**Entries supplied:**
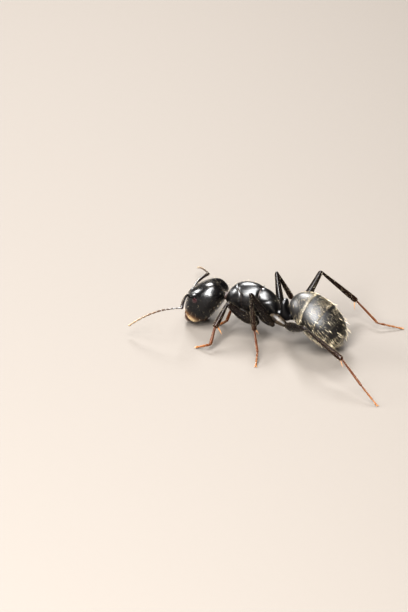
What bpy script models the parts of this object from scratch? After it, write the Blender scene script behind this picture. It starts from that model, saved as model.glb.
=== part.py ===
"""A carpenter ant worker, life size, standing with its head lowered and its gaster curled under.

World axes: the head points to -X, the ant's left side to -Y, +Z is up and the floor is at Z = 0.
Sizes below are in millimetres and are scaled to metres as each mesh is written.
Every body part, limb and feeler is one closed solid, parted from the next by a thin cut.
"""

import math

import bmesh
import bpy
from mathutils import Matrix, Vector

MM = 0.001
CUT = 0.05  # width of the cut between two neighbouring pieces
STANCE_SHIFT = Vector((-0.68, 0.13, 0.0))  # puts the middle of the ant's box over the origin

# Driving sizes of the worker
HEAD_LENGTH = 3.6  # occiput to the front edge of the clypeus
HEAD_HALF_WIDTH = 1.56
HEAD_HALF_DEPTH = 1.2
TRUNK_HALF_WIDTH = 1.1
TRUNK_FLOOR = 1.75  # height of the underside of the trunk
SOCKET_RISE = 1.54  # a scape starts this far above the middle of the head
GASTER_HALF_LENGTH = 2.55
GASTER_HALF_WIDTH = 1.72
GASTER_HALF_DEPTH = 1.66
LIMB_RADIUS = 0.25  # the thinnest limb or feeler is twice this thick
FOOT_AXIS_HEIGHT = 0.12  # height of a toe's middle line, so that the floor cuts a flat on it

LIMB_SIDES = 10
BODY_SIDES = 24
BALL_ANGLES = (math.radians(80), math.radians(45))  # the loops of a limb's rounded end

# Where each limb leaves its coxa, for the ant's left side
HIPS = {
    "front": Vector((-1.17, -0.74, 1.18)),
    "middle": Vector((0.20, -0.90, 1.40)),
    "hind": Vector((1.28, -0.67, 1.46)),
}
COXA_TOPS = {
    "front": Vector((-2.75, -0.72, 1.85)),
    "middle": Vector((-0.85, -0.62, 1.85)),
    "hind": Vector((0.05, -0.42, 1.80)),
}
# Lengths of femur, tibia, first tarsal joint and the other tarsal joints together
LIMB_LENGTHS = {
    "front": (2.80, 2.20, 1.50, 1.27),
    "middle": (3.30, 2.90, 2.00, 1.48),
    "hind": (4.30, 4.00, 2.74, 1.95),
}
# Greatest radii of coxa, femur and tibia
LIMB_RADII = {
    "front": (0.42, 0.34, 0.28),
    "middle": (0.38, 0.30, 0.27),
    "hind": (0.38, 0.30, 0.27),
}
# Heading and rise, in degrees, of femur, tibia and first tarsal joint, and the heading of the toes
STANCE = {
    ("front", "left"): ((-160, 35), (-99, -37), (-82, -36), -179),
    ("front", "right"): ((146, 34), (-115, -38), (-84, -21), 146),
    ("middle", "left"): ((-148, 58), (-43, -73), (-58, -27), -71),
    ("middle", "right"): ((129, 59), (50, -62), (34, -41), 38),
    ("hind", "left"): ((-46, 24), (-20, -17), (-32, -23), -26),
    ("hind", "right"): ((75, 39), (33, -44), (-29, -18), 28),
}

COLOURS = {
    "cuticle": ((0.012, 0.011, 0.011), 0.22),
    "eye": ((0.020, 0.012, 0.012), 0.15),
    "mandible": ((0.060, 0.028, 0.014), 0.30),
    "gaster": ((0.030, 0.026, 0.018), 0.35),
    "limb": ((0.018, 0.013, 0.011), 0.28),
    "foot": ((0.230, 0.085, 0.025), 0.40),
}


def make_materials():
    """One Principled material for each finish of the cuticle."""
    made = {}
    for name, (colour, roughness) in COLOURS.items():
        material = bpy.data.materials.new(name)
        material.use_nodes = True
        shader = material.node_tree.nodes["Principled BSDF"]
        shader.inputs["Base Color"].default_value = (*colour, 1.0)
        shader.inputs["Roughness"].default_value = roughness
        made[name] = material
    return made


def frame_at(origin, forward, up):
    """A matrix whose X runs forward, Y to that body's left and Z to its upper side."""
    x_axis = forward.normalized()
    y_axis = up.cross(x_axis).normalized()
    z_axis = x_axis.cross(y_axis)
    turned = Matrix((x_axis, y_axis, z_axis)).transposed().to_4x4()
    return Matrix.Translation(origin) @ turned


def heading(azimuth, rise):
    """The unit vector with this azimuth and rise in degrees."""
    azimuth, rise = math.radians(azimuth), math.radians(rise)
    level = math.cos(rise)
    return Vector((math.cos(azimuth) * level, math.sin(azimuth) * level, math.sin(rise)))


def eased(sections):
    """The sections with one more between each two, set on a smooth curve through their neighbours."""
    finer = [sections[0]]
    for index in range(len(sections) - 1):
        near, far = sections[index], sections[index + 1]
        before = sections[max(index - 1, 0)]
        after = sections[min(index + 2, len(sections) - 1)]
        finer.append([(9 * (b + c) - a - d) / 16 for a, b, c, d in zip(before, near, far, after)])
        finer.append(far)
    return finer


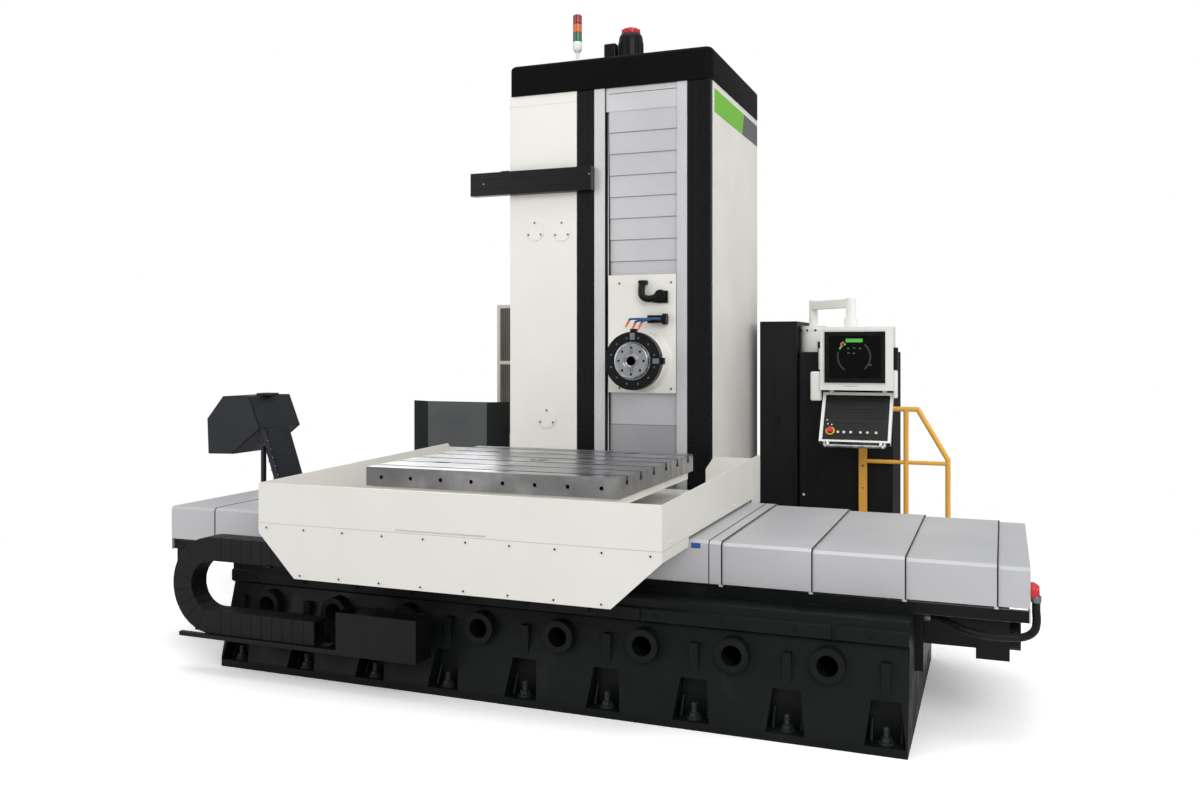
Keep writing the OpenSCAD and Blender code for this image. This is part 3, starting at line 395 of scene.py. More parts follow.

**Work instructions:**
Write out every record verbatim.

**Correct output:**
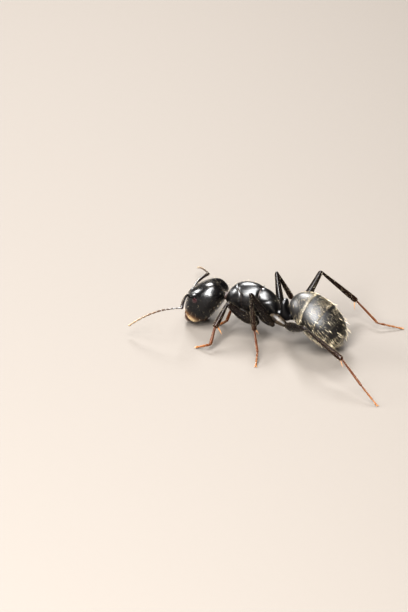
What bpy script models the parts of this object from scratch? After it, write the Blender scene script behind this picture. It starts from that model, saved as model.glb.
=== part.py ===
"""A carpenter ant worker, life size, standing with its head lowered and its gaster curled under.

World axes: the head points to -X, the ant's left side to -Y, +Z is up and the floor is at Z = 0.
Sizes below are in millimetres and are scaled to metres as each mesh is written.
Every body part, limb and feeler is one closed solid, parted from the next by a thin cut.
"""

import math

import bmesh
import bpy
from mathutils import Matrix, Vector

MM = 0.001
CUT = 0.05  # width of the cut between two neighbouring pieces
STANCE_SHIFT = Vector((-0.68, 0.13, 0.0))  # puts the middle of the ant's box over the origin

# Driving sizes of the worker
HEAD_LENGTH = 3.6  # occiput to the front edge of the clypeus
HEAD_HALF_WIDTH = 1.56
HEAD_HALF_DEPTH = 1.2
TRUNK_HALF_WIDTH = 1.1
TRUNK_FLOOR = 1.75  # height of the underside of the trunk
SOCKET_RISE = 1.54  # a scape starts this far above the middle of the head
GASTER_HALF_LENGTH = 2.55
GASTER_HALF_WIDTH = 1.72
GASTER_HALF_DEPTH = 1.66
LIMB_RADIUS = 0.25  # the thinnest limb or feeler is twice this thick
FOOT_AXIS_HEIGHT = 0.12  # height of a toe's middle line, so that the floor cuts a flat on it

LIMB_SIDES = 10
BODY_SIDES = 24
BALL_ANGLES = (math.radians(80), math.radians(45))  # the loops of a limb's rounded end

# Where each limb leaves its coxa, for the ant's left side
HIPS = {
    "front": Vector((-1.17, -0.74, 1.18)),
    "middle": Vector((0.20, -0.90, 1.40)),
    "hind": Vector((1.28, -0.67, 1.46)),
}
COXA_TOPS = {
    "front": Vector((-2.75, -0.72, 1.85)),
    "middle": Vector((-0.85, -0.62, 1.85)),
    "hind": Vector((0.05, -0.42, 1.80)),
}
# Lengths of femur, tibia, first tarsal joint and the other tarsal joints together
LIMB_LENGTHS = {
    "front": (2.80, 2.20, 1.50, 1.27),
    "middle": (3.30, 2.90, 2.00, 1.48),
    "hind": (4.30, 4.00, 2.74, 1.95),
}
# Greatest radii of coxa, femur and tibia
LIMB_RADII = {
    "front": (0.42, 0.34, 0.28),
    "middle": (0.38, 0.30, 0.27),
    "hind": (0.38, 0.30, 0.27),
}
# Heading and rise, in degrees, of femur, tibia and first tarsal joint, and the heading of the toes
STANCE = {
    ("front", "left"): ((-160, 35), (-99, -37), (-82, -36), -179),
    ("front", "right"): ((146, 34), (-115, -38), (-84, -21), 146),
    ("middle", "left"): ((-148, 58), (-43, -73), (-58, -27), -71),
    ("middle", "right"): ((129, 59), (50, -62), (34, -41), 38),
    ("hind", "left"): ((-46, 24), (-20, -17), (-32, -23), -26),
    ("hind", "right"): ((75, 39), (33, -44), (-29, -18), 28),
}

COLOURS = {
    "cuticle": ((0.012, 0.011, 0.011), 0.22),
    "eye": ((0.020, 0.012, 0.012), 0.15),
    "mandible": ((0.060, 0.028, 0.014), 0.30),
    "gaster": ((0.030, 0.026, 0.018), 0.35),
    "limb": ((0.018, 0.013, 0.011), 0.28),
    "foot": ((0.230, 0.085, 0.025), 0.40),
}


def make_materials():
    """One Principled material for each finish of the cuticle."""
    made = {}
    for name, (colour, roughness) in COLOURS.items():
        material = bpy.data.materials.new(name)
        material.use_nodes = True
        shader = material.node_tree.nodes["Principled BSDF"]
        shader.inputs["Base Color"].default_value = (*colour, 1.0)
        shader.inputs["Roughness"].default_value = roughness
        made[name] = material
    return made


def frame_at(origin, forward, up):
    """A matrix whose X runs forward, Y to that body's left and Z to its upper side."""
    x_axis = forward.normalized()
    y_axis = up.cross(x_axis).normalized()
    z_axis = x_axis.cross(y_axis)
    turned = Matrix((x_axis, y_axis, z_axis)).transposed().to_4x4()
    return Matrix.Translation(origin) @ turned


def heading(azimuth, rise):
    """The unit vector with this azimuth and rise in degrees."""
    azimuth, rise = math.radians(azimuth), math.radians(rise)
    level = math.cos(rise)
    return Vector((math.cos(azimuth) * level, math.sin(azimuth) * level, math.sin(rise)))


def eased(sections):
    """The sections with one more between each two, set on a smooth curve through their neighbours."""
    finer = [sections[0]]
    for index in range(len(sections) - 1):
        near, far = sections[index], sections[index + 1]
        before = sections[max(index - 1, 0)]
        after = sections[min(index + 2, len(sections) - 1)]
        finer.append([(9 * (b + c) - a - d) / 16 for a, b, c, d in zip(before, near, far, after)])
        finer.append(far)
    return finer


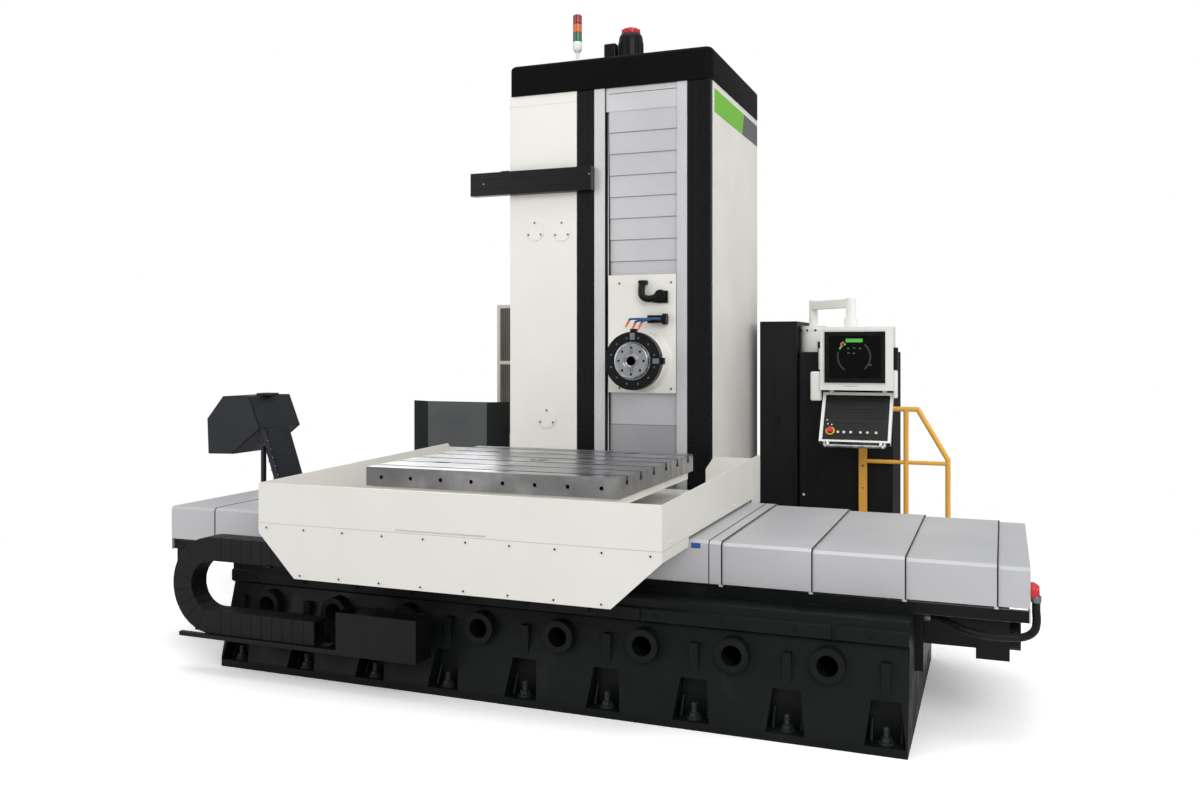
Keep writing the OpenSCAD and Blender code for this image. This is part 3, starting at line 395 of scene.py. More parts follow.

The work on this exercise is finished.